# [Object modeling scripts]
▬▬▬
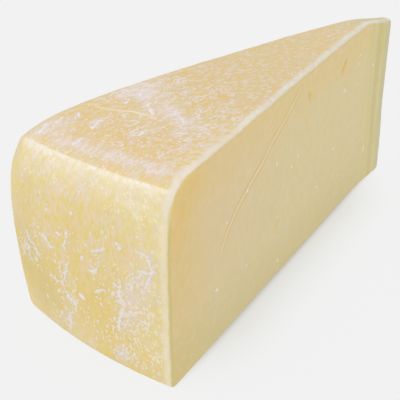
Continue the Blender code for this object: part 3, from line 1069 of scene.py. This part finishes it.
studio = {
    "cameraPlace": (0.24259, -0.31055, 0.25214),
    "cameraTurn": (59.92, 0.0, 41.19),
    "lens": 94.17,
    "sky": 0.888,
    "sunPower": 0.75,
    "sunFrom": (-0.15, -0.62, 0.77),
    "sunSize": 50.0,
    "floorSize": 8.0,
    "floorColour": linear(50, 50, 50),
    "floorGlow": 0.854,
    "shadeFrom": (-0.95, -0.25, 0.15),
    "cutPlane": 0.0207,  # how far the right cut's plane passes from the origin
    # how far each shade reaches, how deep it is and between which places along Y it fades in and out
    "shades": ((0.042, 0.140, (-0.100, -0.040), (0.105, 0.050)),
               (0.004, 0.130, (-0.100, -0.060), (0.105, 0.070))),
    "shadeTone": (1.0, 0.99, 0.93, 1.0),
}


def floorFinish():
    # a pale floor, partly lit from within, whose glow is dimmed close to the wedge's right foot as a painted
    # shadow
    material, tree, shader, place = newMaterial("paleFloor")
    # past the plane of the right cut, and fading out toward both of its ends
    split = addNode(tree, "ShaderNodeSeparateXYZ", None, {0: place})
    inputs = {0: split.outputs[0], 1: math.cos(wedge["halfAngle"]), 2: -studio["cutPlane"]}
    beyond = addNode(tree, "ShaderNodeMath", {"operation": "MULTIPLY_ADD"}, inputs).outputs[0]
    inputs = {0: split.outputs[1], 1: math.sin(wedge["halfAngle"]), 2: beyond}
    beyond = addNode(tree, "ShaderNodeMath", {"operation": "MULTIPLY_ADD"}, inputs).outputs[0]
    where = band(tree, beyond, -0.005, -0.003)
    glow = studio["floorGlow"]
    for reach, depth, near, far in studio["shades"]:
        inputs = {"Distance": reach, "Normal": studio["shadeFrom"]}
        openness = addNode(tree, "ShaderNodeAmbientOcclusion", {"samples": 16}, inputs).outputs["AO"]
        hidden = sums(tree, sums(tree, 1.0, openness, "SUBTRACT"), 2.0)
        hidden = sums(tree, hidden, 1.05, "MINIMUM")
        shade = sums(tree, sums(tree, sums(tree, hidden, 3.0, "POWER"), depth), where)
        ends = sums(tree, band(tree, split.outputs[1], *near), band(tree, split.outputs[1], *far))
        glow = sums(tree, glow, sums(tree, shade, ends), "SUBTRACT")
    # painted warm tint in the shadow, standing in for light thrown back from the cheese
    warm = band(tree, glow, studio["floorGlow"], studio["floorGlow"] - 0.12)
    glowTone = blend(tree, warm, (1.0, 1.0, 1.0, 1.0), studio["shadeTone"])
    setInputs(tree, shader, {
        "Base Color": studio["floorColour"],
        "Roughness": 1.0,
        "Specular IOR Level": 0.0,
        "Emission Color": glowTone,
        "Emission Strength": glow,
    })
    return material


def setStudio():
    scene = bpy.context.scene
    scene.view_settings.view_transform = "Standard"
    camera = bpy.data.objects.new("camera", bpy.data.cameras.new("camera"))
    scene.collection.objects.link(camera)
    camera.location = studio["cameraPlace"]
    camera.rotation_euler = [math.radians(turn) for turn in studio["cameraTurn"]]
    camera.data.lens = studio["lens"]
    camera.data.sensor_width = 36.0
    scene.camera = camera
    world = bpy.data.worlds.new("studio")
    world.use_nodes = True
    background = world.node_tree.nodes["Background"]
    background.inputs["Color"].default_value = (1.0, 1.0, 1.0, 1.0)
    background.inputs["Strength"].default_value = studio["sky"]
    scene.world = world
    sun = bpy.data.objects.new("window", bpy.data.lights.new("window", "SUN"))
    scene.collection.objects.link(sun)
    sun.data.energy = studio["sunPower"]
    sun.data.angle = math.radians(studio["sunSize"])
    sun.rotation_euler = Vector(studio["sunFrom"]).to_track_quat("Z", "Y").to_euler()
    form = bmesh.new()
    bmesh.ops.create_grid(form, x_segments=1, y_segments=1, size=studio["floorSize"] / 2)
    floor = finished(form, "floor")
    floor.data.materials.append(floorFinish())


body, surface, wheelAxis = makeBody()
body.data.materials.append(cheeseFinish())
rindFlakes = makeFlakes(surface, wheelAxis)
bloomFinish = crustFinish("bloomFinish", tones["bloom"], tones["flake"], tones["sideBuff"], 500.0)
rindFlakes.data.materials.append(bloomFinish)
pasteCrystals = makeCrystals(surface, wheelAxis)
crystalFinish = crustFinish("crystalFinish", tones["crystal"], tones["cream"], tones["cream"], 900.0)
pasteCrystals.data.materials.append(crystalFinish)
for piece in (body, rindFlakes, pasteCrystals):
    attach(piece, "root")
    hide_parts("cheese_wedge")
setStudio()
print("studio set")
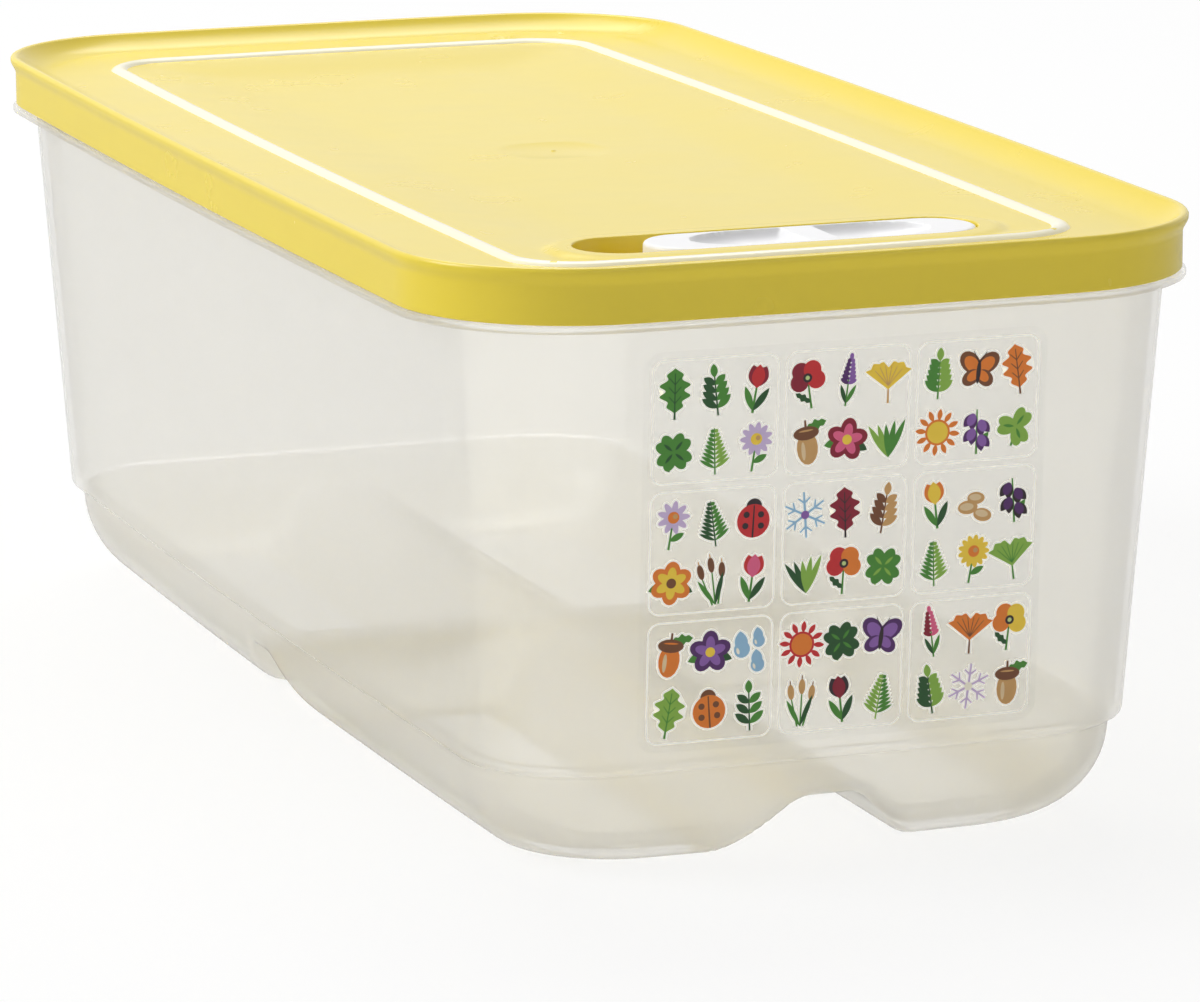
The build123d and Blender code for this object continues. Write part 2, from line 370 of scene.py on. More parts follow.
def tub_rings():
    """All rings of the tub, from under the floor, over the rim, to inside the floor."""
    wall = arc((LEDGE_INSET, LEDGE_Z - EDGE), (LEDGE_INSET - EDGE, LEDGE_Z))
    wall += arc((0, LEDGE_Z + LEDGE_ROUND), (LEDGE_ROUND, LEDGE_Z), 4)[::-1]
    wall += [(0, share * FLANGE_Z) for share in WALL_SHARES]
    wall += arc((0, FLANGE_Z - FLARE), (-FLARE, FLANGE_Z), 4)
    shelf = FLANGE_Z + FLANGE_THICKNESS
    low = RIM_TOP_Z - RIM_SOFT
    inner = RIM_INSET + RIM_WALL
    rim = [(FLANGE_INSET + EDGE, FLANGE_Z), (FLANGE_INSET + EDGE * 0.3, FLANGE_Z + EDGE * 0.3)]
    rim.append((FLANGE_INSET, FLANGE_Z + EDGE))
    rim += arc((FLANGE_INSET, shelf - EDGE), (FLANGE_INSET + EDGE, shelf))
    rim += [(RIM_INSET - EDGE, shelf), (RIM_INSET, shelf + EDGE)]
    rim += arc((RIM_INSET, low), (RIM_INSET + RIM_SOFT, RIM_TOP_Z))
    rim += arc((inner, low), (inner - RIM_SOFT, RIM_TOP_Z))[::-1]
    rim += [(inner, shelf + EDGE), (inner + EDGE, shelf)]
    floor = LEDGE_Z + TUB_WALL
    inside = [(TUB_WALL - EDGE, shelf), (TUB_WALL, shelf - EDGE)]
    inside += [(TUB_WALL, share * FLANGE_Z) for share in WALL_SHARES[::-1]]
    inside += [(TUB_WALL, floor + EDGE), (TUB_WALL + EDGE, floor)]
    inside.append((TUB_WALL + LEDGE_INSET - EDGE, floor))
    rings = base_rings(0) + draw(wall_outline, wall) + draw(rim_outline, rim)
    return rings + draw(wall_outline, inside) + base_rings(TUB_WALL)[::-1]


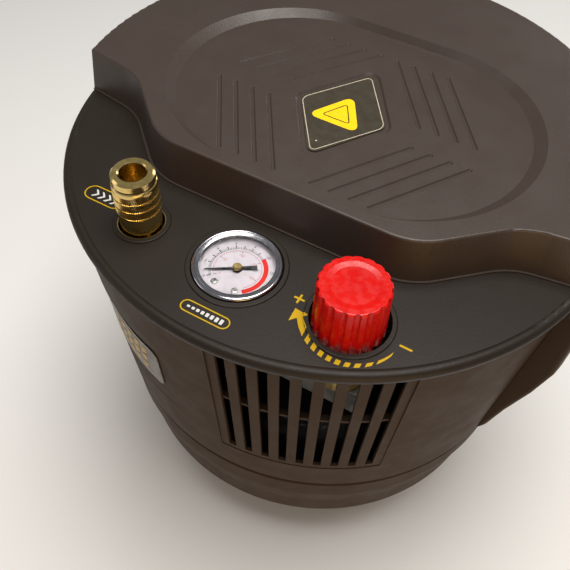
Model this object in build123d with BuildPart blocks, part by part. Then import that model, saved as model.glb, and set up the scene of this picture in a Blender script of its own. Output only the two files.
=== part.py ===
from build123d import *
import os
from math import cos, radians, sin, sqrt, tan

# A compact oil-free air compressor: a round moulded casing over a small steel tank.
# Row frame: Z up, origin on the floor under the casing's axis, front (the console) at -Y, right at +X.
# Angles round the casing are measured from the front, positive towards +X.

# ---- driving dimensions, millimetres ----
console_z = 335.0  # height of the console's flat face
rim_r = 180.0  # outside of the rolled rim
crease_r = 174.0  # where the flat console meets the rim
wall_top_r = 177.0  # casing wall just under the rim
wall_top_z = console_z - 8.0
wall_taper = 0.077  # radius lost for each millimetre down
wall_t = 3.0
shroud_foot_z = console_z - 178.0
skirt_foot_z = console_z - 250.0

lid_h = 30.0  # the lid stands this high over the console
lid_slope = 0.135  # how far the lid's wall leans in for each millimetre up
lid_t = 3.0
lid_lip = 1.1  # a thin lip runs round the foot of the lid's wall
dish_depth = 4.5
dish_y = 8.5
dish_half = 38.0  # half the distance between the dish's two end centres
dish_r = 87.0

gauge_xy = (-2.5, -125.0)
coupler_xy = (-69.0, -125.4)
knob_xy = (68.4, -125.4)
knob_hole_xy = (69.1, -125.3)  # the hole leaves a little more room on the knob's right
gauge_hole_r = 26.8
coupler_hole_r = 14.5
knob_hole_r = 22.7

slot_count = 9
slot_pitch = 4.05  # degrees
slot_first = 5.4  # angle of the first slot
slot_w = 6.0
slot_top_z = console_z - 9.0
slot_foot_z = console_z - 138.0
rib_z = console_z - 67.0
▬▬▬
# [EXERCISE GOAL]
Keep only those lines of the records that hold "this", and return them.

# [TASK RESPONSE]
Continue the Blender code for this object: part 3, from line 1069 of scene.py. This part finishes it.
The build123d and Blender code for this object continues. Write part 2, from line 370 of scene.py on. More parts follow.
Model this object in build123d with BuildPart blocks, part by part. Then import that model, saved as model.glb, and set up the scene of this picture in a Blender script of its own. Output only the two files.
lid_h = 30.0  # the lid stands this high over the console